The Terps are back in the win column following Saturday’s disappointing 6-3 loss to Albany. On Sunday, they took care of business, shutting the Great Danes’ offense out in a 4-0 victory at Bob “Turtle” Smith Stadium. They take the series, two games to one.
It was a frigid Sunday in College Park as the temperature hovered in the mid-thirties, with the wind chill bringing it down into the twenties. Not the ideal atmosphere for playing baseball, which was on display in a mediocre offensive showing for Maryland.
“Today is not what baseball is supposed to be played in, it was a miserable day out here,” head coach Rob Vaughn said. “I mean, calling it what it is, the preparation was weird… when we got out here this morning it was 22 degrees, not a fun day to hit. We did enough, we just didn’t do a great job today.”
The Terps finished the day with seven hits, five walks, and four strikeouts. The top of the order — catcher Luke Shliger, third baseman Nick Lorusso, and shortstop Matt Shaw — were responsible for all of the runs scored today. Shaw had the most efficient day at the plate, hitting a two-run home run in the seventh inning and taking two walks.
Despite the lackluster offensive performance, Maryland’s defense was phenomenal. The Terps held the Great Danes scoreless, with only one hit given up. The credit for a large part of that success belongs to Maryland pitchers Kyle McCoy and Nate Haberthier. In the final seven innings of the game, the two did not allow a baserunner, outside of one reaching first on an error by Shaw in the bottom of the ninth.
McCoy started on the mound, tossing five scoreless innings with one hit, one walk, and five strikeouts. At first, it seemed like a questionable decision by Vaughn to pull McCoy after only five, but his decision proved fruitful when Haberthier came in and finished the final four innings. He held the Great Danes scoreless and hitless, with no walks and four strikeouts.
“We needed a good start, and Kyle really set the tone early,” Vaughn said. “He threw 76 pitches, which is great, that’s about where we wanted to get him to today. We wanted to make sure we didn’t go from 50-60 last week to 90 this week.”
Vaughn has wanted to take the pressure off of his bullpen — especially closer Nigel Belgrave — and Haberthier’s impressive performance allowed him to do so.
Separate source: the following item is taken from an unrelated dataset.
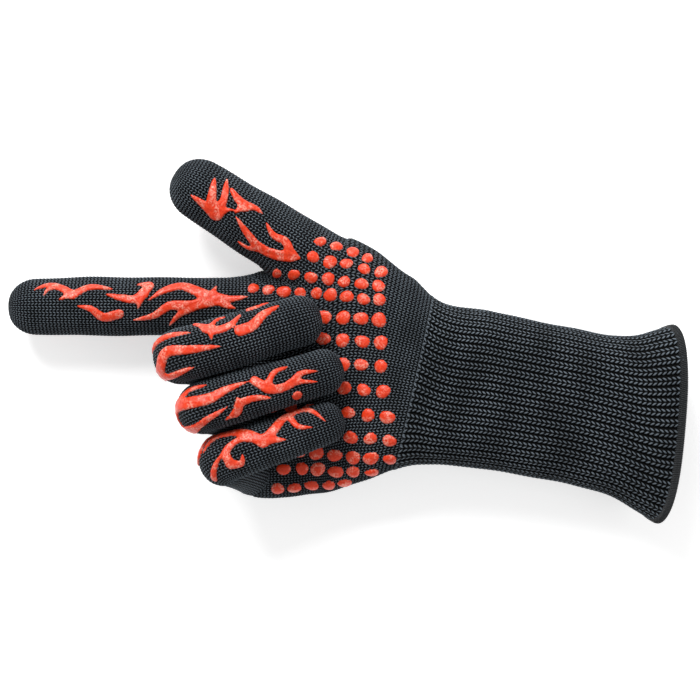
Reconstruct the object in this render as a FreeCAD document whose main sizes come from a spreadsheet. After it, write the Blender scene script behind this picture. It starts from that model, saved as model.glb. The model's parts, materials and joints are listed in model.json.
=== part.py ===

“We’ve taxed that bullpen a little bit the first three weeks, so to give Nigel a weekend down and not have to get him up is huge because now that means he’ll be hot as can be on Tuesday, and hopefully have a really fresh bullpen going into next weekend,” Vaughn said.
The goal for Maryland now will be about finding a more consistent balance between good offense and good defense. On Friday, we saw what the team was capable of when they combined the two, but on Saturday they struggled on both ends. Today, it was great defense and mediocre offense.
“We talked about defense showing up every day, and if you get a start like we got in pitching today and play clean defense, you win,” Vaughn said. “I thought we were elite defensively today and elite on the mound today, and that’s what allowed us in the other part of the game to not be so elite and still come away with a win. If you do two of those things at a really high level, you give yourself a fighting chance. When you have all three at a really high level, you blow people out.”
The Terps move to 11-8 on the season and will be back home on Tuesday to take on George Washington.